In the present work, a new method for generating synthetic wind power forecasts for power system studies is presented and the model output is validated with actual forecasts. The main idea is to use coarse reanalysis data (MERRA in our case) for modelling wind power generation and GEFS reforecasts with some statistical processing to produce synthetic forecasts. This enables us to generate 30+ year time series of relatively consistent quality.

Earlier methodologies for synthetic forecast generation can broadly be classified as based on operational forecasting systems fed with high-resolved data or as purely statistical methods. The former approach is the most realistic, but due to the very high computational and monetary costs, it is rarely used in practice. Statistical methods are much faster, but are not able to truly capture all relevant aspects of real forecasts and forecast errors. In this paper, we show that our method is able to provide realistic forecasts at a reasonable computational cost. Furthermore, the required input data is freely and globally available.

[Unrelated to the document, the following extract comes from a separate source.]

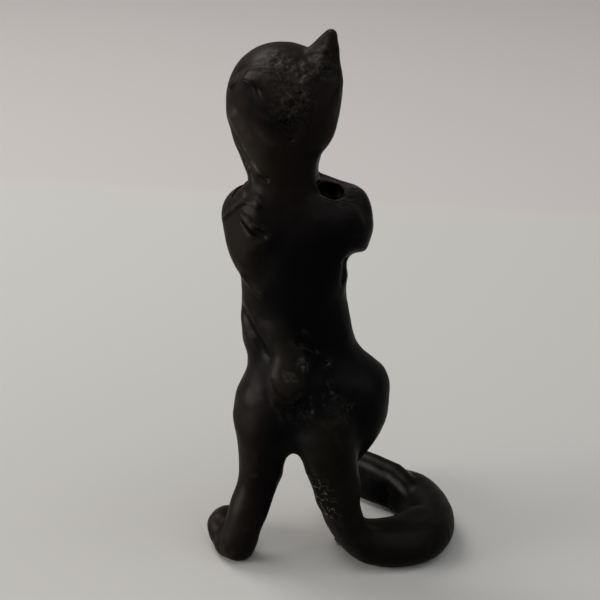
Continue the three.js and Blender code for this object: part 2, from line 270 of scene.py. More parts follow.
    def groove(self, points, radius, depth, soften=0.5):
        """Draws a round-ended tool of this radius along surface points, `depth` into the clay."""
        radii = np.broadcast_to(radius, len(points))
        depths = np.broadcast_to(depth, len(points))
        middle = [self.sunk(p, d - r) for p, r, d in zip(points, radii, depths)]
        slices, distance = self.rope(middle, radii)
        self.values[slices] = smooth_max(self.values[slices], -distance, soften)

    def bore(self, point, start, depth, radius, soften=0.4):
        """Pushes a stick in from behind and above, from `start` mm before a point to `depth` mm past it."""
        ends = [point - PUSH * start, point + PUSH * depth]
        slices, distance = self.rope(ends, radius)
        self.values[slices] = smooth_max(self.values[slices], -distance, soften)

    def dab(self, kind, points, radius, amount=1.0):
        """Notes a streak along surface points for the materials: coarse, pale, grey, flecked or painted
        shade; the grey on the cheek is a painted highlight.
        """
        self.dabs[kind].append((np.asarray(points, float), radius, amount))

    def dabbed(self, kind, places):
        """How strong the streaks of a kind are at each place, 0 to 1."""
        total = np.zeros(len(places))
        for points, radius, amount in self.dabs[kind]:
            near = np.full(len(places), np.inf)
            for a, b in zip(points, points[1:] if len(points) > 1 else points):
                along = b - a
                t = np.clip((places - a) @ along / max(along @ along, TINY), 0, 1)
                near = np.minimum(near, np.linalg.norm(places - a - t[:, None] * along, axis=1))
            total = np.maximum(total, amount * np.exp(-((near / radius) ** 2)))
        return total

    def roughen(self, point, radius, height, size, seed):
        """Leaves the surface coarse within `radius` mm of a point."""
        room = 1.6 * radius
        slices, (x, y, z) = self.block(point - room, point + room)
        away = ((x - point[0]) ** 2 + (y - point[1]) ** 2 + (z - point[2]) ** 2) / radius**2
        fade = np.exp(-(away**2)).astype(np.float32)
        self.values[slices] += height * fade * self.noise(size, seed, slices)

    def noise(self, size, seed, slices=None):
        """Smooth noise over the grid or the slices given, about -1 to 1, with bumps `size` mm across."""
        slices = slices or tuple(slice(0, n) for n in self.shape)
        rng = np.random.default_rng(SEED + seed)
        knots = [int((s.stop - s.start) * VOXEL / size) + 5 for s in slices]
        field = rng.random(knots, np.float32) * 2 - 1
        for axis, part in enumerate(slices):
            n = part.stop - part.start
            at = np.arange(n) * VOXEL / size
            low = at.astype(int)
            t = (at - low).astype(np.float32).reshape([-1 if a == axis else 1 for a in range(3)])
            spline = [(1 - t) ** 3, 3 * t**3 - 6 * t**2 + 4, -3 * t**3 + 3 * t**2 + 3 * t + 1, t**3]
            field = sum(w / 6 * np.take(field, low + k, axis=axis) for k, w in enumerate(spline))
        return field * NOISE_GAIN

    def mesh(self):
        """The surface as (points, quads)."""
        grid = vdb.FloatGrid(BAND * VOXEL)
        grid.gridClass = vdb.GridClass.LEVEL_SET
        grid.transform = vdb.createLinearTransform(voxelSize=VOXEL)
        grid.copyFromArray(self.values, ijk=tuple(int(f) for f in self.first))
        return grid.convertToQuads(isovalue=0.0)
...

Examples of characteristics of actual forecast (errors) that can be faithfully represented by the model include: distribution, autocorrelation and power spectral density of FEs for different horizons, abrupt changes when forecasts are updated, correlation of FEs and the existence of level and phase errors. The influence from terrain complexity on modelled FE magnitude is promising, but more data is necessary for a proper validation. The same holds for variations of FE correlations, e.g., that errors for an onshore and an offshore farm are less correlated than for two onshore farms with the same separation distance.

As an application of the model, FEs were studied for different scenarios of future wind farm characteristics. It is shown that an increased capacity factor of onshore farms give higher errors relative to the installed capacity but lower errors relative to the produced electricity. By assuming 30% capacity from offshore farms, the aggregated errors normalised to energy production were lowered considerably.